═════ DATA SECTION ═════

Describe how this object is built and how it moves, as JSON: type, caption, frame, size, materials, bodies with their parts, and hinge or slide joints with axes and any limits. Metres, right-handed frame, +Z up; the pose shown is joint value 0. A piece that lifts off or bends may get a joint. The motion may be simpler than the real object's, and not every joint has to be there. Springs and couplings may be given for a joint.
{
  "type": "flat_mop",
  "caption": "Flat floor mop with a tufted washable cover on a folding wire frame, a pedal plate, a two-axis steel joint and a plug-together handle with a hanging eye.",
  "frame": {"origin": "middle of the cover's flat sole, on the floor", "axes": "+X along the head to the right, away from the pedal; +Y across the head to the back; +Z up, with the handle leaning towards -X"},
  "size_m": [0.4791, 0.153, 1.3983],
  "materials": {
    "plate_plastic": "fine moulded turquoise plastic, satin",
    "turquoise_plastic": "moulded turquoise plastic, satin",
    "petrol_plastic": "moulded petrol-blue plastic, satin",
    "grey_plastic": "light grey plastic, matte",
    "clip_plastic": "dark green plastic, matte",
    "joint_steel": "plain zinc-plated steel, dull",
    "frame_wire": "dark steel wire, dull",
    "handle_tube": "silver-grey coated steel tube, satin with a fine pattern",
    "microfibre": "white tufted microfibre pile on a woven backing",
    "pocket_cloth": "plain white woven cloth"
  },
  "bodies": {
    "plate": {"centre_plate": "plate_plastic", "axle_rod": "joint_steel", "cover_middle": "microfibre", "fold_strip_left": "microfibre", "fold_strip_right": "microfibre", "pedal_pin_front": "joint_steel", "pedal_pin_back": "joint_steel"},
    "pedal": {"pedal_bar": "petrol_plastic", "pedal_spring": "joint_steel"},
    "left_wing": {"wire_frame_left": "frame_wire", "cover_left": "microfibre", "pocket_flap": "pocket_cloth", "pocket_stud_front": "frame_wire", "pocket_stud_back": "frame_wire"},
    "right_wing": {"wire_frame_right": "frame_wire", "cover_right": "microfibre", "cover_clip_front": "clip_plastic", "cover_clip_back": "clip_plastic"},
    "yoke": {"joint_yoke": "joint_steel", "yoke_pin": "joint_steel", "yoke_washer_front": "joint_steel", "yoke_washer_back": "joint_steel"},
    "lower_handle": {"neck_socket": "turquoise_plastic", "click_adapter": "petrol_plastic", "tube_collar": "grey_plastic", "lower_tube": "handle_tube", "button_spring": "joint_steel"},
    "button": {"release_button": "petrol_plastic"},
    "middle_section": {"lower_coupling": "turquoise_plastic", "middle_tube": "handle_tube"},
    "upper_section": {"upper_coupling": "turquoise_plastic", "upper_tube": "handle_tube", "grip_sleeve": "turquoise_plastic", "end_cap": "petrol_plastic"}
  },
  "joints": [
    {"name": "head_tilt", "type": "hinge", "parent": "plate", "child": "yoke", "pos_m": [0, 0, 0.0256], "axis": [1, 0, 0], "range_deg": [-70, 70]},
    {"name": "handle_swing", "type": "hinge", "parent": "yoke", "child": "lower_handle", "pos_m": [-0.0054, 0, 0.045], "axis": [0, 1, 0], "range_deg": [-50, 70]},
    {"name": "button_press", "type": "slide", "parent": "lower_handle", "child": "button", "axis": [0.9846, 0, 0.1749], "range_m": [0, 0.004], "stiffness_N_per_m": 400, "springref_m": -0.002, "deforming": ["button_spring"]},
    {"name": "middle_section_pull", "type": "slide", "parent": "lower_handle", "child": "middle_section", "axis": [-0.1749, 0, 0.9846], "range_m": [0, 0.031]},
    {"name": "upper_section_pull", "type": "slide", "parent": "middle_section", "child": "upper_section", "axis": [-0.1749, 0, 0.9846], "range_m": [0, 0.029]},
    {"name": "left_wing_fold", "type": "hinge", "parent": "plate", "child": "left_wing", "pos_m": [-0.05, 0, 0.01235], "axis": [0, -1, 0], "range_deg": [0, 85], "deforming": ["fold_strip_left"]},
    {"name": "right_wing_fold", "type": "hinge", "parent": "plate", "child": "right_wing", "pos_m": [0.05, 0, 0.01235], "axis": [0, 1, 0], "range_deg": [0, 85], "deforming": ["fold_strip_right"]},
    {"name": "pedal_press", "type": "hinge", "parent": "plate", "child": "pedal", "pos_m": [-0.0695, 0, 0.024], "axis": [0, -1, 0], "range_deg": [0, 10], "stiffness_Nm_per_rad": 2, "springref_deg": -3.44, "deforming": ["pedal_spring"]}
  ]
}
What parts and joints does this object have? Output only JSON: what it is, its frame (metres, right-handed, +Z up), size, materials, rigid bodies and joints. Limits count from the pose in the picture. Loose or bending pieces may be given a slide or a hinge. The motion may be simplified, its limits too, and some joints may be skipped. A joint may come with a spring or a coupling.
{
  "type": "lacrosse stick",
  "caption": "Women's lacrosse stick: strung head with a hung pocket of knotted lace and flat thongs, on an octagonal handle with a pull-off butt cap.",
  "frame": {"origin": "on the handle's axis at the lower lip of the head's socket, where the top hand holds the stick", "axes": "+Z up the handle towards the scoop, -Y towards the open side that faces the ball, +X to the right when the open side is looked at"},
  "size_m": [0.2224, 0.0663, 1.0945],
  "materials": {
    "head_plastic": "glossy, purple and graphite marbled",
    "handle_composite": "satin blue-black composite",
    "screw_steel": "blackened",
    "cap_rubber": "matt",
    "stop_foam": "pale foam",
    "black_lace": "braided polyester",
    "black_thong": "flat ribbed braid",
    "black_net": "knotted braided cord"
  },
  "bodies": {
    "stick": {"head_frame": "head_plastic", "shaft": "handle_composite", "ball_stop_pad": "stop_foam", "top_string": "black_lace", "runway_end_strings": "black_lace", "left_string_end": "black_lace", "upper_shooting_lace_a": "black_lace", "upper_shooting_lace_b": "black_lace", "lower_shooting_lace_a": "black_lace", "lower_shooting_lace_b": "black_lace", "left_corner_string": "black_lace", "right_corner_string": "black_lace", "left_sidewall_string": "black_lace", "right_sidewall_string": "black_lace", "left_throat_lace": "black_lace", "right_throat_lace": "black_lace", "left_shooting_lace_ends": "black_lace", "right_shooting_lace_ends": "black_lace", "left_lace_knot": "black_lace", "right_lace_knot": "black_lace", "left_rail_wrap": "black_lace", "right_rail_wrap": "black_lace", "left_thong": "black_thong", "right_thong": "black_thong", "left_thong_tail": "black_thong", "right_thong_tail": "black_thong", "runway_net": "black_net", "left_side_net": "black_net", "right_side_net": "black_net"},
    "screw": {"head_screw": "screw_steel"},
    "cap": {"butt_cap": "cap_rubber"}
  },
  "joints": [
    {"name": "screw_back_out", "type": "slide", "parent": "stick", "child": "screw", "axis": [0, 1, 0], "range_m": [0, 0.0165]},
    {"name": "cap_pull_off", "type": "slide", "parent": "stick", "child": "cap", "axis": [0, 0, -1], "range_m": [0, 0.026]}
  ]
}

═════
═════ DATA SECTION ═════

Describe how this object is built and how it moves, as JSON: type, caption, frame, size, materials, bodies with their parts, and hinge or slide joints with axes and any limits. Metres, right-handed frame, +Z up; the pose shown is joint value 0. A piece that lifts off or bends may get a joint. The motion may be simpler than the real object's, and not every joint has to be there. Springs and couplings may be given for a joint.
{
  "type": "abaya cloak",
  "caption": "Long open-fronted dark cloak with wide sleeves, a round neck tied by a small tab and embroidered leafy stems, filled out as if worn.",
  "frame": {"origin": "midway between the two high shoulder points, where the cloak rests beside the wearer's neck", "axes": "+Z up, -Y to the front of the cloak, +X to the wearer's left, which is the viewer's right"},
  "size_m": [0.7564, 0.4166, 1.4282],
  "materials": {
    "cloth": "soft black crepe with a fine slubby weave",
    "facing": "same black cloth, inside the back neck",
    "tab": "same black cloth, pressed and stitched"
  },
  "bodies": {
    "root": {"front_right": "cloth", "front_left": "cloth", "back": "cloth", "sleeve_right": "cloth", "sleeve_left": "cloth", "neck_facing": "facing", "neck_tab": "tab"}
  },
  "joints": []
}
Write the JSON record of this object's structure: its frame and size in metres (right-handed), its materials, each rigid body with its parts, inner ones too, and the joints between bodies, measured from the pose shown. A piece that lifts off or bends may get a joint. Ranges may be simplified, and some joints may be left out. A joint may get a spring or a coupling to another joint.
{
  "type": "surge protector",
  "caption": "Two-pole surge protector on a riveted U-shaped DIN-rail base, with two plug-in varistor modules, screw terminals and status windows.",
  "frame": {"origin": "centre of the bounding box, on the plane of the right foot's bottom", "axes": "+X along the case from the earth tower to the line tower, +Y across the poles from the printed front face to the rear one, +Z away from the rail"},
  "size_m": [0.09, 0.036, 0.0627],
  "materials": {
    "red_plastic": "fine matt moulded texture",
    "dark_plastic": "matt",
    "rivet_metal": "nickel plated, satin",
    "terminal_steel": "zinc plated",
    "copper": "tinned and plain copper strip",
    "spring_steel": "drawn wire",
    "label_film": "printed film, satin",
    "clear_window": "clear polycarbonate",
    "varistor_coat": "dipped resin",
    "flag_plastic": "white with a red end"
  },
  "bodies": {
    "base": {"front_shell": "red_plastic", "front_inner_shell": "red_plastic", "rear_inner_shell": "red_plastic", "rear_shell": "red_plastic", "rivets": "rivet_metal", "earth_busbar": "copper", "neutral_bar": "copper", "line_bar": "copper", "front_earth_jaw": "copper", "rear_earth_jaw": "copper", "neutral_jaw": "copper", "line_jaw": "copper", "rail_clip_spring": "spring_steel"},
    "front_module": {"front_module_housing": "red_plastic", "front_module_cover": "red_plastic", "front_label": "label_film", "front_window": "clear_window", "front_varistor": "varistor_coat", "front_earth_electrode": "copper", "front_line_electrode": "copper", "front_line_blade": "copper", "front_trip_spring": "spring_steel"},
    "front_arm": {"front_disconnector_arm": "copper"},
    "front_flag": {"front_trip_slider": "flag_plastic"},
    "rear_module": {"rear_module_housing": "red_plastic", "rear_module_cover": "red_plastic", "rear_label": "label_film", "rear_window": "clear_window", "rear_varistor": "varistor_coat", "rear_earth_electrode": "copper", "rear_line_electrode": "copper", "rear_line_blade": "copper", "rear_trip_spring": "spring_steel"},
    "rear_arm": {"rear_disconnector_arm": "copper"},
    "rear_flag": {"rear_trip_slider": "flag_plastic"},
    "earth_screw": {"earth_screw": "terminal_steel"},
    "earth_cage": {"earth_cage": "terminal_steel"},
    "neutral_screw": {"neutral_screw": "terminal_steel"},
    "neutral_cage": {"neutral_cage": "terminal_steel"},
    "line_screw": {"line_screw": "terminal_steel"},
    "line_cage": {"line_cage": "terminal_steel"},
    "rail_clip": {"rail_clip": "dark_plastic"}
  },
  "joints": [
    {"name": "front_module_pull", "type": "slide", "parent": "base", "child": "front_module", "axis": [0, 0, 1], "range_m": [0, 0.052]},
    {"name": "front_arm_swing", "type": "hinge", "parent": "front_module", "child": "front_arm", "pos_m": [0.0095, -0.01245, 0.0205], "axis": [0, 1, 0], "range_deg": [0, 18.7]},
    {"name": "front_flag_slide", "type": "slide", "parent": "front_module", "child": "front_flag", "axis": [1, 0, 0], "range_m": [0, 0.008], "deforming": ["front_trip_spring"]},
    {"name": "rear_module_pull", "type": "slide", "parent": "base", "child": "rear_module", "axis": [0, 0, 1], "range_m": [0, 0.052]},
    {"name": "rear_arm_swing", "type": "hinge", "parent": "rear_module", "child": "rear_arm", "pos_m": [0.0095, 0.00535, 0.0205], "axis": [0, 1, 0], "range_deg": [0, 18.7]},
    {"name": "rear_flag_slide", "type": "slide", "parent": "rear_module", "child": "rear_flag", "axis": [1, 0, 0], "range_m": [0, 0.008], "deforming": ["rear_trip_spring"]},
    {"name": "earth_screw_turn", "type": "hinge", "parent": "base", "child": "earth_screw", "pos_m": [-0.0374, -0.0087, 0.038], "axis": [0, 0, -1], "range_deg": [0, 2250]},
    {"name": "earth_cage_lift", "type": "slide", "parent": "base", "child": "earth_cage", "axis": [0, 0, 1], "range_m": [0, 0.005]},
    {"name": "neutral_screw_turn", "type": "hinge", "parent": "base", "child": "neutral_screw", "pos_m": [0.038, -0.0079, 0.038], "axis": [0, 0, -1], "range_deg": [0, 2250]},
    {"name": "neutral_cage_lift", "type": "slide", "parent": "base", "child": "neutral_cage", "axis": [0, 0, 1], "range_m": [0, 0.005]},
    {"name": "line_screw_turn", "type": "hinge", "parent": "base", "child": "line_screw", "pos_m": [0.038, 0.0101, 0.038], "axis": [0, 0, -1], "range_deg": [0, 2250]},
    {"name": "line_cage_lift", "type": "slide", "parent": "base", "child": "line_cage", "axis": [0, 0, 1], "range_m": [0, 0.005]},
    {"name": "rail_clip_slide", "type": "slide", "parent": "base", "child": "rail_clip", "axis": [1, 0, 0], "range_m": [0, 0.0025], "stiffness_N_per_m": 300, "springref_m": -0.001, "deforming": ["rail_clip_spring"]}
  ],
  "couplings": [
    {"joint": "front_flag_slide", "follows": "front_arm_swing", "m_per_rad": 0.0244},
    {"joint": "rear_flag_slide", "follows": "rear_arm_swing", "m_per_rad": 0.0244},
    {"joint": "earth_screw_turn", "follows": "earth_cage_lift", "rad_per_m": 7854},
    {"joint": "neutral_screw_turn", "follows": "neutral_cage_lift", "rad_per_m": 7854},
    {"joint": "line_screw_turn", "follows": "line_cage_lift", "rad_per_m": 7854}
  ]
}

═════

### INSTRUCTIONS FOR THE TASK
Pick out every line with the string "caption" and copy it.

### THE REPLY
Describe how this object is built and how it moves, as JSON: type, caption, frame, size, materials, bodies with their parts, and hinge or slide joints with axes and any limits. Metres, right-handed frame, +Z up; the pose shown is joint value 0. A piece that lifts off or bends may get a joint. The motion may be simpler than the real object's, and not every joint has to be there. Springs and couplings may be given for a joint.
  "caption": "Flat floor mop with a tufted washable cover on a folding wire frame, a pedal plate, a two-axis steel joint and a plug-together handle with a hanging eye.",
  "caption": "Women's lacrosse stick: strung head with a hung pocket of knotted lace and flat thongs, on an octagonal handle with a pull-off butt cap.",
Describe how this object is built and how it moves, as JSON: type, caption, frame, size, materials, bodies with their parts, and hinge or slide joints with axes and any limits. Metres, right-handed frame, +Z up; the pose shown is joint value 0. A piece that lifts off or bends may get a joint. The motion may be simpler than the real object's, and not every joint has to be there. Springs and couplings may be given for a joint.
  "caption": "Long open-fronted dark cloak with wide sleeves, a round neck tied by a small tab and embroidered leafy stems, filled out as if worn.",
  "caption": "Two-pole surge protector on a riveted U-shaped DIN-rail base, with two plug-in varistor modules, screw terminals and status windows.",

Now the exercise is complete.